__Request__.
Reproduce each line of the material precisely.

__Recorded information__.
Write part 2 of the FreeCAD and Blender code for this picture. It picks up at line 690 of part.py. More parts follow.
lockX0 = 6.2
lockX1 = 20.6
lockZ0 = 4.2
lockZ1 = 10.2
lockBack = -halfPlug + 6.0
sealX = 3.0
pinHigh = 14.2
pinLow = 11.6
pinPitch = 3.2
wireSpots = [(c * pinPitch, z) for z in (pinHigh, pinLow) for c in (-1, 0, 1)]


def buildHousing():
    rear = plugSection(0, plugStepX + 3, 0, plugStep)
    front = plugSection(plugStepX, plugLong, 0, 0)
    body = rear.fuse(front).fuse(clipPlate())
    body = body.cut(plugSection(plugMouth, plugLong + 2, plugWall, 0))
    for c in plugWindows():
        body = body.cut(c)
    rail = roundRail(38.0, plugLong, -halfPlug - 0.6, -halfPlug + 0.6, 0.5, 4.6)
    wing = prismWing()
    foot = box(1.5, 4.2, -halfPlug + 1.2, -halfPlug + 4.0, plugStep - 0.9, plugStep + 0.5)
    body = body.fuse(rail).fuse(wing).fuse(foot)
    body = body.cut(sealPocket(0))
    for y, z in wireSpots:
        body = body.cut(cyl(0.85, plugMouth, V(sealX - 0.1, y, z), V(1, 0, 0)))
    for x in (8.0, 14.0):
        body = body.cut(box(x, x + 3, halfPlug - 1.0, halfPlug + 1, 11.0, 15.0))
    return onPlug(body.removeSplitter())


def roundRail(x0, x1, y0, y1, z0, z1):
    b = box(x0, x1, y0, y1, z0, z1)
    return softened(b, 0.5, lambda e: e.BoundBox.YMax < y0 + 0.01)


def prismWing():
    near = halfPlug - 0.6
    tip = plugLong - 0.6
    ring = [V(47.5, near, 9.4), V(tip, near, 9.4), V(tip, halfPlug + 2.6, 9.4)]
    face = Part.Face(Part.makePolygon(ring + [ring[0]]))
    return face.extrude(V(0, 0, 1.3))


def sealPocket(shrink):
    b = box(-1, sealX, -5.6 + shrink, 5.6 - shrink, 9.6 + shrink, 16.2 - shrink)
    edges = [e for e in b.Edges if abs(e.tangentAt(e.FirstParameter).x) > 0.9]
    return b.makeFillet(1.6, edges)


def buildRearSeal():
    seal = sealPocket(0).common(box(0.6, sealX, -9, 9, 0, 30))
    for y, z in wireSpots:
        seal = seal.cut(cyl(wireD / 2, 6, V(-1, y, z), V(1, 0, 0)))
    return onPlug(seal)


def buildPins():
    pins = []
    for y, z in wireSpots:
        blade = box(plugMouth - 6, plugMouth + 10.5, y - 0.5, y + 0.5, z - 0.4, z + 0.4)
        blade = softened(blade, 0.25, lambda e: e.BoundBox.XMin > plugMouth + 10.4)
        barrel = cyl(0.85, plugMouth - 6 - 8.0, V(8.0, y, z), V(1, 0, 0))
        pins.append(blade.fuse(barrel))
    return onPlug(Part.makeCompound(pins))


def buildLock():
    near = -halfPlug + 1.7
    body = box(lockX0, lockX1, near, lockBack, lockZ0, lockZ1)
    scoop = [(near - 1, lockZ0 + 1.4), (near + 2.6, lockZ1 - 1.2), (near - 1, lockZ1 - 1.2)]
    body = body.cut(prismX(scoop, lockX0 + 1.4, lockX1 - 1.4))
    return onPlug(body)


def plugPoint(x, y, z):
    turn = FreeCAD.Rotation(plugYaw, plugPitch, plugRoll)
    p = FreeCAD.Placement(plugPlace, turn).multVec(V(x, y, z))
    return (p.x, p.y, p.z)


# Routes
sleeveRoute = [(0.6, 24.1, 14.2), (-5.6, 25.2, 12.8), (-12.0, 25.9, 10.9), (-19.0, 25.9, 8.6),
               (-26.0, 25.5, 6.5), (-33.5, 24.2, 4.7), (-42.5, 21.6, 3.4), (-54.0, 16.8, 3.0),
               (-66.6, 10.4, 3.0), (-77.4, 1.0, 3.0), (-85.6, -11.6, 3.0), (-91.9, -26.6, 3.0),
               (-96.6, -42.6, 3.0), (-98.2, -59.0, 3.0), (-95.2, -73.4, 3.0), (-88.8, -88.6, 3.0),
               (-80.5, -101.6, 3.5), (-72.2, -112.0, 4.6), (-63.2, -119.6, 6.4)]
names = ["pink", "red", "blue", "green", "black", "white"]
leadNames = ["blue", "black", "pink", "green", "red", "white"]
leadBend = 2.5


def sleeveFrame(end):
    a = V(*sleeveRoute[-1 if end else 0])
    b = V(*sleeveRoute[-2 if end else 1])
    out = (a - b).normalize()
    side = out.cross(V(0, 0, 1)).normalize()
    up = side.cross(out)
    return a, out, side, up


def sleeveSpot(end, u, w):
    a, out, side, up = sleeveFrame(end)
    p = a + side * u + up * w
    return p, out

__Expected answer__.
Write part 2 of the FreeCAD and Blender code for this picture. It picks up at line 690 of part.py. More parts follow.
lockX0 = 6.2
lockX1 = 20.6
lockZ0 = 4.2
lockZ1 = 10.2
lockBack = -halfPlug + 6.0
sealX = 3.0
pinHigh = 14.2
pinLow = 11.6
pinPitch = 3.2
wireSpots = [(c * pinPitch, z) for z in (pinHigh, pinLow) for c in (-1, 0, 1)]


def buildHousing():
    rear = plugSection(0, plugStepX + 3, 0, plugStep)
    front = plugSection(plugStepX, plugLong, 0, 0)
    body = rear.fuse(front).fuse(clipPlate())
    body = body.cut(plugSection(plugMouth, plugLong + 2, plugWall, 0))
    for c in plugWindows():
        body = body.cut(c)
    rail = roundRail(38.0, plugLong, -halfPlug - 0.6, -halfPlug + 0.6, 0.5, 4.6)
    wing = prismWing()
    foot = box(1.5, 4.2, -halfPlug + 1.2, -halfPlug + 4.0, plugStep - 0.9, plugStep + 0.5)
    body = body.fuse(rail).fuse(wing).fuse(foot)
    body = body.cut(sealPocket(0))
    for y, z in wireSpots:
        body = body.cut(cyl(0.85, plugMouth, V(sealX - 0.1, y, z), V(1, 0, 0)))
    for x in (8.0, 14.0):
        body = body.cut(box(x, x + 3, halfPlug - 1.0, halfPlug + 1, 11.0, 15.0))
    return onPlug(body.removeSplitter())


def roundRail(x0, x1, y0, y1, z0, z1):
    b = box(x0, x1, y0, y1, z0, z1)
    return softened(b, 0.5, lambda e: e.BoundBox.YMax < y0 + 0.01)


def prismWing():
    near = halfPlug - 0.6
    tip = plugLong - 0.6
    ring = [V(47.5, near, 9.4), V(tip, near, 9.4), V(tip, halfPlug + 2.6, 9.4)]
    face = Part.Face(Part.makePolygon(ring + [ring[0]]))
    return face.extrude(V(0, 0, 1.3))


def sealPocket(shrink):
    b = box(-1, sealX, -5.6 + shrink, 5.6 - shrink, 9.6 + shrink, 16.2 - shrink)
    edges = [e for e in b.Edges if abs(e.tangentAt(e.FirstParameter).x) > 0.9]
    return b.makeFillet(1.6, edges)


def buildRearSeal():
    seal = sealPocket(0).common(box(0.6, sealX, -9, 9, 0, 30))
    for y, z in wireSpots:
        seal = seal.cut(cyl(wireD / 2, 6, V(-1, y, z), V(1, 0, 0)))
    return onPlug(seal)


def buildPins():
    pins = []
    for y, z in wireSpots:
        blade = box(plugMouth - 6, plugMouth + 10.5, y - 0.5, y + 0.5, z - 0.4, z + 0.4)
        blade = softened(blade, 0.25, lambda e: e.BoundBox.XMin > plugMouth + 10.4)
        barrel = cyl(0.85, plugMouth - 6 - 8.0, V(8.0, y, z), V(1, 0, 0))
        pins.append(blade.fuse(barrel))
    return onPlug(Part.makeCompound(pins))


def buildLock():
    near = -halfPlug + 1.7
    body = box(lockX0, lockX1, near, lockBack, lockZ0, lockZ1)
    scoop = [(near - 1, lockZ0 + 1.4), (near + 2.6, lockZ1 - 1.2), (near - 1, lockZ1 - 1.2)]
    body = body.cut(prismX(scoop, lockX0 + 1.4, lockX1 - 1.4))
    return onPlug(body)


def plugPoint(x, y, z):
    turn = FreeCAD.Rotation(plugYaw, plugPitch, plugRoll)
    p = FreeCAD.Placement(plugPlace, turn).multVec(V(x, y, z))
    return (p.x, p.y, p.z)


# Routes
sleeveRoute = [(0.6, 24.1, 14.2), (-5.6, 25.2, 12.8), (-12.0, 25.9, 10.9), (-19.0, 25.9, 8.6),
               (-26.0, 25.5, 6.5), (-33.5, 24.2, 4.7), (-42.5, 21.6, 3.4), (-54.0, 16.8, 3.0),
               (-66.6, 10.4, 3.0), (-77.4, 1.0, 3.0), (-85.6, -11.6, 3.0), (-91.9, -26.6, 3.0),
               (-96.6, -42.6, 3.0), (-98.2, -59.0, 3.0), (-95.2, -73.4, 3.0), (-88.8, -88.6, 3.0),
               (-80.5, -101.6, 3.5), (-72.2, -112.0, 4.6), (-63.2, -119.6, 6.4)]
names = ["pink", "red", "blue", "green", "black", "white"]
leadNames = ["blue", "black", "pink", "green", "red", "white"]
leadBend = 2.5


def sleeveFrame(end):
    a = V(*sleeveRoute[-1 if end else 0])
    b = V(*sleeveRoute[-2 if end else 1])
    out = (a - b).normalize()
    side = out.cross(V(0, 0, 1)).normalize()
    up = side.cross(out)
    return a, out, side, up


def sleeveSpot(end, u, w):
    a, out, side, up = sleeveFrame(end)
    p = a + side * u + up * w
    return p, out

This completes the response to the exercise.